HER no. 355, OS grid ref: SO 3315 5630

Within a fragmentary, partially-buried curtain wall just north-east of the church lies a circular inner bailey about 45m in diameter.

The inner bailey and motte are surrounded by a wet moat crossed by a modern wooden bridge on the south-east and lying within the south-west end of a rectangular outer bailey.
  
A third, almost square, enclosure lies to the north-east. The moats of the outer enclosures are incomplete and partly water filled. No stone walls or buildings remain.

On the north side of the inner bailey the wall projects out as thinner but better preserved

On the motte, remains of a circular tower keep with polygonal curtain wall survive. The walls of the keep are 12.6m in diameter and 2.8m thick. The keep stands on a sloping platform with roll moulding around the top.
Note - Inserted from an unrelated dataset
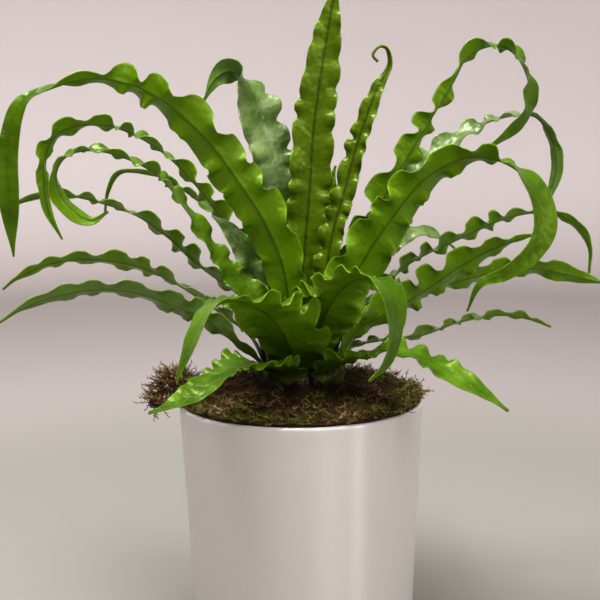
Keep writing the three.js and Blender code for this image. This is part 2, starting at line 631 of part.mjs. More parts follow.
// Joins stations of six vertices (three on the upper face, then three on the lower) into one closed surface.
function bladeMesh(vertices, count) {
  const triangles = [];
  const quad = (a, b, c, d) => triangles.push(a, c, b, a, d, c);
  for (let s = 0; s + 1 < count; s++) {
    const [a, b] = [6 * s, 6 * s + 6];
    for (const column of [0, 1]) {
      quad(a + column, a + column + 1, b + column + 1, b + column);
      triangles.push(a + column + 3, a + column + 4, b + column + 4);
      triangles.push(a + column + 3, b + column + 4, b + column + 3);
    }
    quad(a + 3, a, b, b + 3);
    quad(a + 2, a + 5, b + 5, b + 2);
  }
  const end = 6 * (count - 1);
  for (const column of [0, 1]) {
    quad(column + 3, column + 4, column + 1, column);
    quad(end + column, end + column + 1, end + column + 4, end + column + 3);
  }
  const geometry = new THREE.BufferGeometry().setFromPoints(vertices);
  geometry.setIndex(triangles);
  return geometry;
}

// ---- The potted fern -------------------------------------------------------------------------------------
const fern = new THREE.Group();
fern.add(named("pot", potGeometry(), glaze));
fern.add(named("soil", soilGeometry(), growingMedium));
fern.add(named("crown", crownGeometry(FRONDS.map(footing)), scalyStem));
fern.add(named("moss", ringOf(mossSection, MOSS_SIDES), drySphagnum));
for (const frond of FRONDS) fern.add(named(`frond_${frond.name}`, frondGeometry(frond), leaf));

export default fern;
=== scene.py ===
"""A potted fern with long wavy-edged strap fronds, in a tapered pearl-glazed pot topped with loose moss."""

import math
import random

import bmesh
import bpy
from mathutils import Matrix, Vector, noise


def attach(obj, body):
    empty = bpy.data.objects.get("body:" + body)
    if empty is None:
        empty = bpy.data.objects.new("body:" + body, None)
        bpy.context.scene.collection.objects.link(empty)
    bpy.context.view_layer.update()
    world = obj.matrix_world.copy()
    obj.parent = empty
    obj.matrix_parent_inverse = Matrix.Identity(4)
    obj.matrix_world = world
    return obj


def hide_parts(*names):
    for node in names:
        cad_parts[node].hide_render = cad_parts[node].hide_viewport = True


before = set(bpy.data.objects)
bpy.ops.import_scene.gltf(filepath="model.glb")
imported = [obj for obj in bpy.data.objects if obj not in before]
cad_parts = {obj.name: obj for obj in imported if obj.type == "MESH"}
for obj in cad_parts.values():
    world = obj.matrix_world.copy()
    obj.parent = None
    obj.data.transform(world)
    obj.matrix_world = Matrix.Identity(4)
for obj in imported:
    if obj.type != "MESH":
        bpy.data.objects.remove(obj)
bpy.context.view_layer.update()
MM = 0.001  # sizes are written in millimetres, and the meshes are in metres

# ---- Pot -------------------------------------------------------------------------------------------------
# One thin shell of fired clay with a flat base and a rounded lip, a little narrower at its foot.
# It is dipped in a pearl white glaze that shines softly, and it only stands on what is under it.
POT_HEIGHT = 150
POT_RIM_RADIUS = 75
POT_BASE_RADIUS = 67.5
POT_WALL = 3.5
POT_FLOOR = 5
LIP = POT_WALL / 2
LIP_START = POT_HEIGHT - 4
FOOT_ROUNDING = 1.5
FOOT_TOP = 4
INNER_ROUNDING = 2
INNER_CORNER = POT_FLOOR + INNER_ROUNDING
INNER_WALL_START = 9
WALL_STEP = 15
POT_STEPS = 160
MERGE_DISTANCE = 1e-6
PEARL_BODY = (0.655, 0.612, 0.592)
PEARL_GLINT = (0.73, 0.69, 0.67)


def new_material(name):
    """A material with its node tree and its Principled shader."""
    material = bpy.data.materials.new(name)
    material.use_nodes = True
    return material, material.node_tree, material.node_tree.nodes["Principled BSDF"]


def feed(tree, node, inputs):
    """Links each input that is given a socket, and gives any other its value."""
    for name, value in inputs.items():
        if isinstance(value, bpy.types.NodeSocket):
            tree.links.new(value, node.inputs[name])
        else:
            node.inputs[name].default_value = value


def add(tree, kind, inputs=None, **settings):
    """Adds a node with its settings, and feeds its inputs."""
    node = tree.nodes.new(kind)
    for name, value in settings.items():
        setattr(node, name, value)
    feed(tree, node, inputs or {})
    return node


def maths(tree, operation, a, b=0.0):
    """The result of one sum."""
    return add(tree, "ShaderNodeMath", {0: a, 1: b}, operation=operation).outputs[0]


def mottled(tree, place, scale, detail):
    """Soft noise from 0 to 1, which is finer the larger its scale."""
    inputs = {"Vector": place, "Scale": scale, "Detail": detail}
    return add(tree, "ShaderNodeTexNoise", inputs).outputs["Fac"]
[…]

The area surrounding the motte is fairly well wooded, and the ground begins to slope down almost immediately from the motte. 

History of the castle

At the time of the Domesday Survey in 1086, Lyonshall Castle was in the possession of Roger de Lacy. It had belonged to Earl Harold in the reign of Edward I the Confessor. It consisted of five hides with two ploughs in lordship. There were three villagers, eleven smallholders and three riding men, as well as five slaves, male and female. 100d was given by some men who had settled there for as long as they wished to stay. (Frank and Caroline Thorn (eds.),Domesday Book 17: Herefordshire, Phillimore, 1983, 10,44)

Late 11th century: The de Lacys or one of their knights probably founded this castle.

1188: Lyonshall was probably one of two castles belonging to John Devereux, which are mentioned in the Pipe Rolls for this year.

1220-27: Stephen Devereux is thought to have erected a circular keep on the site, in imitation of his overlord Walter de Lacy's at Longtown.

During Edward I's reign (1272-1307) Lyonshall was the chief seat of William Touchet, who gained a licence for a weekly market and annual fair at Michaelmas there.

The castle later passed by marriage to John de Vere, Earl of Oxford.

1386-1388: Sir Simon Burley held the castle until his execution. Lyonshall then reverted to Sir John Devereux.

1391: John Devereux made a contract with John Brown, mason of Hereford, for the erection of a hall 13m long and 8m wide, with walls 1m thick. The contract also included orders for the re-building of the gatehouse with portcullis and guard lodgings.

John Devereux died in 1393, leaving an heiress who married Walter, 5th Baron fitz Walter.

1404: Henry IV ordered the re-fortification of the castle against Owain Glyn Dwr.

Middle 15th century to 1641: The castle was back in the hands of the Devereux family, but there is no evidence that they lived in it. The Thynne family inherited it as a ruin and later sold it to the Cheese family.